Upon assuming office President Ghani publicly prioritized Afghanistan’s relationship with Pakistan thus ushering in a new era of mutual cooperation. Initially, Ghani publicly praised Pakistan’s efforts at addressing terrorism in the region going so far as to also acknowledge the country’s hostility with India and remaining careful to not playing both sides against the other. In his visit to India, Ghani attempted to maintain a balance and paid careful heed to how his statements would be received in Pakistan. To term this as a show of noble intentions or anything less than a shrewdly calculated move would be naïve. Within the geo-political realm, as US troops gear up to withdraw, Afghanistan needs Pakistan more than ever. An amicable relationship between the two was essential in initiating the embryonic peace process (that has since been abandoned) deemed critical to ensure any level of political stability that Afghanistan could strive for. Marking a break from his predecessor, Ghani sought Pakistan’s support in bringing the Taliban to the negotiating
table rather than militarily eliminating them. An arrangement such as this would have allowed Pakistan a certain level of engagement which it craves out of its own strategic ambition to ensure that India does not establish a strong foothold in Afghanistan. Ghani had few options to exercise and by default they worked towards Pakistan’s favor. Intelligence and military exchanges bolstered the relationship and Pakistan’s Zarb-e-Azb operation targeting militant safe havens seemed to be showing the much needed military progress that was required.
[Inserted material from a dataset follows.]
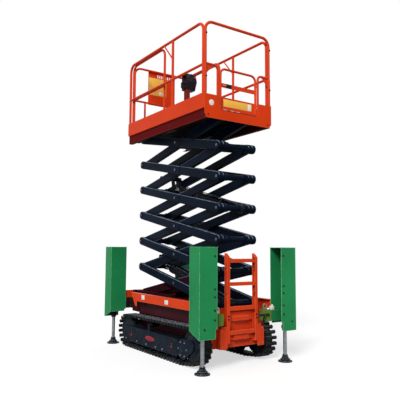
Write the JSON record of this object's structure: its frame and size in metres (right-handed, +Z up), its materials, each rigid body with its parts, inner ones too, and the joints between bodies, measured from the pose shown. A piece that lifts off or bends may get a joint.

However, reality has since changed. Pakistan could very well have seized this brief window of opportunity and reciprocated the interest shown from the Afghan side by not only engaging deeply but also showing greater military commitment to peace and stability in the region by bringing the Taliban to the table. However, this is where the problem lies. While Pakistan may have been committed to the negotiation process and playing its role in convincing Taliban members, its capacity to do so is over-estimated. A combination of fighters who fled North Waziristan into Afghanistan as a result of the military operation along with the growing presence of IS have already muddied the waters. Furthermore, the announcement of Mullah Omar’s death has thrown the Afghan Taliban into disarray with further fragmentation and an on-going battle for leadership. The new chief, Mullah Mansoor, faces severe criticism not only in his accession to the coveted position but also for his readiness to participate in the peace talks and welcome Pakistan’s initiative.
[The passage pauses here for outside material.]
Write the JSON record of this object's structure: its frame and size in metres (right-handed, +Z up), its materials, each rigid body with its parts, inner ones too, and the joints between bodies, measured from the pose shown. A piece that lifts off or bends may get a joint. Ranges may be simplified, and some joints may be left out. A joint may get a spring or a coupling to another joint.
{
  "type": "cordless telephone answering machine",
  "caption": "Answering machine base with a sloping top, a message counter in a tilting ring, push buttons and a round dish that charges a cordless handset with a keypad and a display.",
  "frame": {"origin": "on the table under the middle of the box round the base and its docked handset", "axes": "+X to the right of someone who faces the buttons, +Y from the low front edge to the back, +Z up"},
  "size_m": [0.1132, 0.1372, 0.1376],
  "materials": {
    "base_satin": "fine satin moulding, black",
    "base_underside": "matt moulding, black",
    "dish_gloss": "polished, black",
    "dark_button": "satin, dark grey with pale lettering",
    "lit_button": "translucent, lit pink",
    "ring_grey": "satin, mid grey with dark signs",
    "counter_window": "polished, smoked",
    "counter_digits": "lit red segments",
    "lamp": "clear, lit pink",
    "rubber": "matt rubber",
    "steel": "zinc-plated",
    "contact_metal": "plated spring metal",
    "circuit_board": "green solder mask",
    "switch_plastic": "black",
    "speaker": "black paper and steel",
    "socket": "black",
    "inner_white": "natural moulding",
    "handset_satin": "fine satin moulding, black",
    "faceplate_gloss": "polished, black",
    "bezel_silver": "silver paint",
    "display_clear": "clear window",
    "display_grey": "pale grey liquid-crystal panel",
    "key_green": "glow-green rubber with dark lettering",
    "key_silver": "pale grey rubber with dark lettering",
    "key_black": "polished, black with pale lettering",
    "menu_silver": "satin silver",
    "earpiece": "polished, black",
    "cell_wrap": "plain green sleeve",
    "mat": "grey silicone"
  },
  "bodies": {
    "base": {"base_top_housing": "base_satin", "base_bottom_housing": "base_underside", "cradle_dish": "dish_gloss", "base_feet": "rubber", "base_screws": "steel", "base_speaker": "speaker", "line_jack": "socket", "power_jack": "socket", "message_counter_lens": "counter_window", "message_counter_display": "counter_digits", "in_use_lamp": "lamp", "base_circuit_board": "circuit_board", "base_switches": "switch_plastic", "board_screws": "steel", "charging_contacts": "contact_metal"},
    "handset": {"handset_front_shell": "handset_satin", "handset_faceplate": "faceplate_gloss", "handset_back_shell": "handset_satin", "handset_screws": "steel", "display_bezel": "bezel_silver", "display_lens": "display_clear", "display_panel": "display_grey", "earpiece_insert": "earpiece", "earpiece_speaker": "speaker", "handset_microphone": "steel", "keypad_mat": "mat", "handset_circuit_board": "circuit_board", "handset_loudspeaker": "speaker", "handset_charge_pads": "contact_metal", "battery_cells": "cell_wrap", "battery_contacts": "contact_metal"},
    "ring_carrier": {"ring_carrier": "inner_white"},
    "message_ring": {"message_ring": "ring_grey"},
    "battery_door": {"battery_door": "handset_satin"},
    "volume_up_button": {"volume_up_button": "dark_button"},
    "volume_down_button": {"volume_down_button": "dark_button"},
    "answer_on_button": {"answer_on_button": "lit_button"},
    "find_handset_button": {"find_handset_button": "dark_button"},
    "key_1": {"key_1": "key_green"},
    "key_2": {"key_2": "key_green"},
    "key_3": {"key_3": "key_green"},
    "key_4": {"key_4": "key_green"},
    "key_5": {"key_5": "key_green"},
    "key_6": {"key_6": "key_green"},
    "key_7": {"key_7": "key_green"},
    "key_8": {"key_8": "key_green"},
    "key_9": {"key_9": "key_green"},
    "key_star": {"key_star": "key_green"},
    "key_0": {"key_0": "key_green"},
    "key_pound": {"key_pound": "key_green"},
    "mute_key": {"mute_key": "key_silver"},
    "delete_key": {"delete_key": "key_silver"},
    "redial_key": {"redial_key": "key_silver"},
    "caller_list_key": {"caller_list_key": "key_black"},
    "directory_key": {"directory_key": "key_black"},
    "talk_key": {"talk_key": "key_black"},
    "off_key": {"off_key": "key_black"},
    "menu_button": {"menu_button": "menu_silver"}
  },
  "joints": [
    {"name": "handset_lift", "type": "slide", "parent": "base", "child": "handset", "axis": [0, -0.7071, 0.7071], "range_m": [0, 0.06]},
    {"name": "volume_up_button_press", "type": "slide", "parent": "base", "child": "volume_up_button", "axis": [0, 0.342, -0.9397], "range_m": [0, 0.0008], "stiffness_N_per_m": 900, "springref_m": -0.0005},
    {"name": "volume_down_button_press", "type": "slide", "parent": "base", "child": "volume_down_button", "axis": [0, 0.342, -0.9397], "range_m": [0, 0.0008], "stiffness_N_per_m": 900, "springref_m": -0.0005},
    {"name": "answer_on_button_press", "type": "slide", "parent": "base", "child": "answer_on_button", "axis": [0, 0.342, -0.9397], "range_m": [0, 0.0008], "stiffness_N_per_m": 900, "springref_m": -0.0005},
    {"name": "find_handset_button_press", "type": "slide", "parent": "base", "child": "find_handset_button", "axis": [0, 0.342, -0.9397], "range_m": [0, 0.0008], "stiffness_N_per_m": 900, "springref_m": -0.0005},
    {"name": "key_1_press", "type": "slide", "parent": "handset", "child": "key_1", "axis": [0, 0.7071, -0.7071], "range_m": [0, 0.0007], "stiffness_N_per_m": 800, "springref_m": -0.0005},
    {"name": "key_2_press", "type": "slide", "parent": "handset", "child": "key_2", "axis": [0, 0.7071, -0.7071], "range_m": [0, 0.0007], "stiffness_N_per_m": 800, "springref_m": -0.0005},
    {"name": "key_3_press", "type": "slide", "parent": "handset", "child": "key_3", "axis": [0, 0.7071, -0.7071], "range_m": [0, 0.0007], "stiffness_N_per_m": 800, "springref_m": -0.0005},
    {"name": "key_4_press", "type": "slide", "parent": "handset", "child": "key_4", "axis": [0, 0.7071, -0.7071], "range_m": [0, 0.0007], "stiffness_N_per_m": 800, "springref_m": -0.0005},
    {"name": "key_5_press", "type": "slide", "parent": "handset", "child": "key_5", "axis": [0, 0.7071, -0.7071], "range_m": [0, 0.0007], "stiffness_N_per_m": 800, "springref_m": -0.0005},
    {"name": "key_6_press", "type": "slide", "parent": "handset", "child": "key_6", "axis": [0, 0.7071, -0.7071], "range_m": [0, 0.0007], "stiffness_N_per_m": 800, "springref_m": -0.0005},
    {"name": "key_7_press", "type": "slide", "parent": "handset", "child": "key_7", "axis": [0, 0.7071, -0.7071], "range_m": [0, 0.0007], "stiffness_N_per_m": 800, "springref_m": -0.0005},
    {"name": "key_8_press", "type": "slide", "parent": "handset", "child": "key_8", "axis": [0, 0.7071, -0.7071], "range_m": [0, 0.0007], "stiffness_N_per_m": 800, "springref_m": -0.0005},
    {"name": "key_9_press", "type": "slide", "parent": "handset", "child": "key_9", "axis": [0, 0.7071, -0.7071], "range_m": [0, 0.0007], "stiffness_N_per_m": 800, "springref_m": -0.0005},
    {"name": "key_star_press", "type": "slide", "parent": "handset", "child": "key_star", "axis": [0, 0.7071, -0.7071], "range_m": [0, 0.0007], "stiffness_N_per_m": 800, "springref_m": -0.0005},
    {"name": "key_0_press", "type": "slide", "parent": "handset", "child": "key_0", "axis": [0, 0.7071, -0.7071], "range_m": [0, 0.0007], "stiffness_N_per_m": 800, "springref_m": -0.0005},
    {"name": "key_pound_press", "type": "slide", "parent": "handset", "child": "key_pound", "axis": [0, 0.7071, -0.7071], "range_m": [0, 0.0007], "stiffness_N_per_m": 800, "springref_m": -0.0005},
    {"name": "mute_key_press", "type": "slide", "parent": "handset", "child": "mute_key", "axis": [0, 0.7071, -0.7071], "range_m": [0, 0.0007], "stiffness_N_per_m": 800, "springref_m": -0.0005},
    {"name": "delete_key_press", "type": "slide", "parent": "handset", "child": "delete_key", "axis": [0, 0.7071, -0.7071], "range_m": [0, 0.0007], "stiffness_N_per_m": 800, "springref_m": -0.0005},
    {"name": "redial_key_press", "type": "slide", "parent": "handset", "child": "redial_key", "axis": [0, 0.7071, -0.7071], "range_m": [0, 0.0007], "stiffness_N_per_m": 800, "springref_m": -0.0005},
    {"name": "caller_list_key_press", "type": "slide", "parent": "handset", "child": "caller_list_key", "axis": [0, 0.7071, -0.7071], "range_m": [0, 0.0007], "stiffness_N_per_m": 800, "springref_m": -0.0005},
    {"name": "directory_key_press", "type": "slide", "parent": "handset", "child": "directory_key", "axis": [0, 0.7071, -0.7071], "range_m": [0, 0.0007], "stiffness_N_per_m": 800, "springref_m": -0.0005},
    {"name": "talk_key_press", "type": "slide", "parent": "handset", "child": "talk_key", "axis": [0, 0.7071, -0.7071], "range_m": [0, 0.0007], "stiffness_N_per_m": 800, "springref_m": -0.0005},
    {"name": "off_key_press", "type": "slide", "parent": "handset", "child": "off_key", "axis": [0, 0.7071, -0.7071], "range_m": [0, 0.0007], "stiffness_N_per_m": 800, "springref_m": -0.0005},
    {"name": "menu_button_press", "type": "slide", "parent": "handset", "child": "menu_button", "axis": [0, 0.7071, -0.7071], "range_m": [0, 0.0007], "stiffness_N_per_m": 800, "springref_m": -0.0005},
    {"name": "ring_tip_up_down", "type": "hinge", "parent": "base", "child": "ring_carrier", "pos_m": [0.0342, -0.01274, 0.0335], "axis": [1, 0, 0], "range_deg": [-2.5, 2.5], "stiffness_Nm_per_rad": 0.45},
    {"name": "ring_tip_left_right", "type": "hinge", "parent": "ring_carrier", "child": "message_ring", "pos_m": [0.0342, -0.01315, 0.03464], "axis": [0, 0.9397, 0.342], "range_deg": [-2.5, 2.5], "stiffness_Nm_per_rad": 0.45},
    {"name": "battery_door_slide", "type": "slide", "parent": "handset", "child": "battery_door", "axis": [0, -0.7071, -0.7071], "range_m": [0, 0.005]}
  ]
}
Both the Ghani government and the Taliban leadership now find themselves on the defensive, with each trying to distance themselves from Pakistan and first maintain their own footing. Mansoor has played to the gallery, as he should, and after a momentary delay of the talks, has publicly stated that the Taliban will not be participating at all. The leadership does not see any significant returns from participating and Pakistan will face an uphill task trying to convince them otherwise. Already facing defections, Mansoor will need to first earn his legitimacy and prove his worth in order to retain the strength the Taliban hope to command once the Americans leave. Alienating Pakistan for some time will undoubtedly be necessary. The presence of IS in Afghanistan provides a ready alternative for those seeking greater ambitions and feeling betrayed by the new Afghan leadership. IS is clear in its narrative mostly because it does not have a history of depending on Pakistani patronage.
Ghani’s government (accused by Pakistan for releasing the information about Mullah Omar’s death in an effort to derail the peace talks) also finds itself struggling to maintain control. Anti-Pakistan sentiment is high in Afghanistan yet so are security concerns and militancy. Ghani hedged his bets in believing that Pakistan could be the key partner in exerting influence and ushering in a new era of peace and stability. Giving Pakistan the opportunity at the time (one that it missed), the dominant view is that it will discourage future leaders from making offers like this to Pakistan again. Ghani is already struggling to maintain the National Unity Government and with foreign troop withdrawal expected by the end of 2016, it is severely unlikely that the Afghan National Army (ANA) will be able to maintain security. Militant attacks in Afghanistan have mounted tremendously this year and are expected to rise as the country becomes yet another battlefield to a myriad of different groups vying for influence. In light of that, the strength and continuity of the government is absolutely essential. Pakistan’s role would have been central in ensuring a peaceful transition. However, that window has rapidly shut as realities on ground have catered to new militant groups and disenchanted fighters looking for new patrons. Pakistan may not be seen as a preferred partner at the moment as internal concerns take center stage. Facing strong pressure from his coalition government, Ghani too has adopted a harder stance against Pakistan arguing much like the US administration for Pakistan to “do more.”
The fact that Pakistan was handed the reigns to ensure that the Taliban come to the negotiating table also reveals the fragility of the current Afghan government and its sphere of influence. Pakistan for its part has certainly given the impression that it wields considerable influence; a degree which, now clearly, has been exaggerated. The Taliban will not come to the table, much less agree on a ceasefire, in the current environment of volatility and an on-going power struggle.
It is nonetheless essential that both sides understand that they need each other. With the entrance of ISIS, Pakistan cannot continue its policy of maintaining strategic depth in Afghanistan. Given the reshuffling of the Afghan Taliban, it may very well not be able to. A strong partnership and mutual cooperation between the governments of Pakistan and Afghanistan are truly essential to maintaining peace and stability in order to yield greater benefits for the longterm future. The Afghan government will desperately need Pakistan’s support as it continues to battle the insurgency waged within its borders. While publicly the two may maintain an acceptable level of political hostility, diplomatic efforts and intelligence sharing must prevail, even if covertly. The interests for both countries converge and better communication is in order. Before the stakes get too high, a prompt reevaluation of the current relationship is essential in order to get back on track and move ahead, together.